2. Cost Efficiency: Assessing the cost associated with achieving value can provide insight into whether the process is efficient. Remember, quicker isn't always better if it leads to skyrocketing costs.
3. Quality of Outputs: While speed is important, the quality of the resulting product or service can't be compromised. Measuring quality can help determine if the value achieved is worthwhile.
4. Customer Satisfaction: If your customers are happy with the time it takes for them to see value from your product or service, this can be a positive indication of your TTV. Surveys and feedback systems can help track this.
For effective analysis, consider the following techniques:
- Benchmarking: This involves comparing your TTV with industry standards or competitors. It can help identify where you're doing well and where there's room for improvement.
- Trend Analysis: By examining your TTV over time, you can identify patterns and trends, which can be useful for predicting future performance and making strategic decisions.
- Predictive Analytics: Using data and statistical algorithms, you can make predictions about future TTV. This can help in planning and resource allocation.
Remember, while these metrics and techniques are useful, they must be tailored to your specific business and industry for accurate measurement.
Strategies to Reduce Time to Value
Accelerating your Time-to-Value requires a dedicated, strategic approach. Here are some best practices that can help reduce TTV:
1. Streamline Onboarding: A smooth and efficient onboarding process is key to reducing TTV. Ensure your new customers understand how to use your product or service effectively from the get-go. Utilise interactive tutorials, comprehensive user guides, and live support to fast-track their learning process.
2. Enhance Training: Continuous, targeted training can help customers unlock the full potential of your product or service quicker. Adopting a proactive approach to training – think webinars, video tutorials, and in-app tips – can support users in overcoming any learning curves.
3. Customisation: SaaS products should be adaptable to specific user needs. Customisation features that allow users to tailor the product to their needs can significantly reduce the time to value. These features can range from simple UI adjustments to complex workflow configurations.
4. Automation: Look for ways to automate certain processes. Whether it's setting up the product or executing routine tasks, automation can speed up the process and deliver value to your customers more quickly. You can use a Customer Success Platform like Velaris to automate busywork like emails, updates and data entry tasks so you can focus on what’s important.
5. Prioritise Quick Wins: Focus on delivering quick wins to your customers. Identifying features or services that provide immediate value can boost customer satisfaction and engagement.
6. Regular Feedback: Make sure you listen to your customers. Regular feedback can provide valuable insights into what's working, what's not, and how you can improve.
7. Collaborate with Customers: Collaborate with your customers on roadmaps and updates. It fosters trust and aligns product development with the needs of your users, ultimately leading to a faster TTV.
Each of these strategies, when effectively implemented and supported by the right enablement efforts, can help your business drive value faster, boost customer satisfaction, and solidify your competitive edge.

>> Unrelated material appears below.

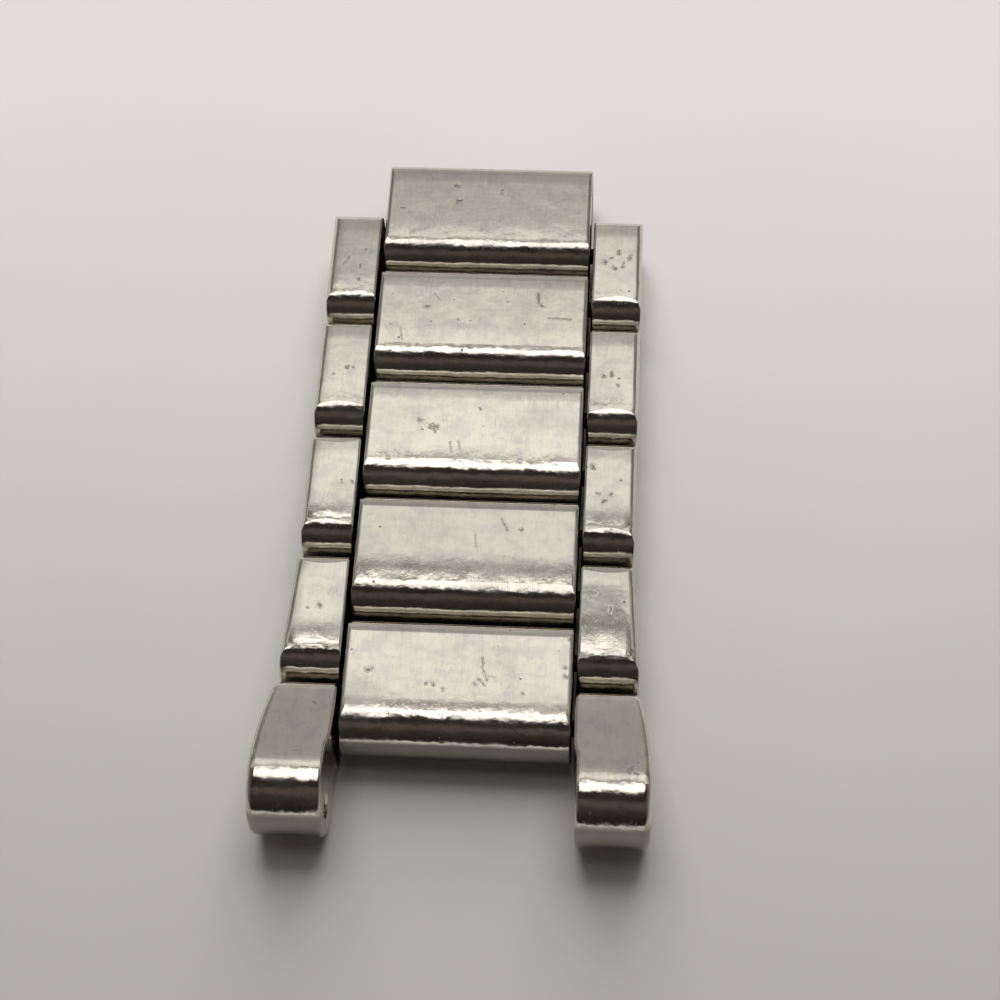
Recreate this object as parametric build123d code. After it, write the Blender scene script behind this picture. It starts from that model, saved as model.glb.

Integrating Time to Value into Customer Success Strategies
Incorporating Time-to-Value into your customer success strategies is a critical step towards driving customer satisfaction and overall business growth. Here's how you can align TTV with your overall customer success goals:
- Set Clear Expectations: From the start, communicate to your customers what they can expect in terms of value and when they will start to see it. This transparency builds trust and helps align your customer's expectations with your TTV goals.
- Develop Value-based Milestones: These can help customers track their progress and celebrate small wins. It also enables you to demonstrate the ongoing value of your product or service.
- Advocate Continuous Improvement: Never stop improving your product or service based on feedback and insights from your customers. This continuous iteration ensures your offering stays relevant and valuable.
- Regular Surveys: Conducting regular surveys can help gauge customer satisfaction and their perception of the value they're receiving. You can use Velaris’s inbuilt survey tools to do this!
- Open Communication Channels: Encourage customers to share their feedback and concerns. This can provide valuable insights and areas for improvement.
- Analyse and Act on Feedback: Analyse the feedback received and take action where necessary. This demonstrates to your customers that their input is valued and considered in the continuous improvement process.
Key takeaways
- Time-to-Value (TTV) is an essential business metric, measuring the time it takes for customers to realise the value of a product or service.
- Effective TTV measurement involves project duration, cost efficiency, quality of outputs and customer satisfaction. Benchmarking, trend analysis and predictive analytics can help in analysing TTV.
- Strategies to reduce TTV include streamlining onboarding, enhancing training, customisation, automation, prioritising quick wins, regular feedback and customer collaboration.
- Integrating TTV into customer success strategies fosters satisfaction and growth, achievable through clear expectations, value-based milestones and continuous improvement. Regular surveys, open communication and acting on feedback help maintain a valuable feedback loop.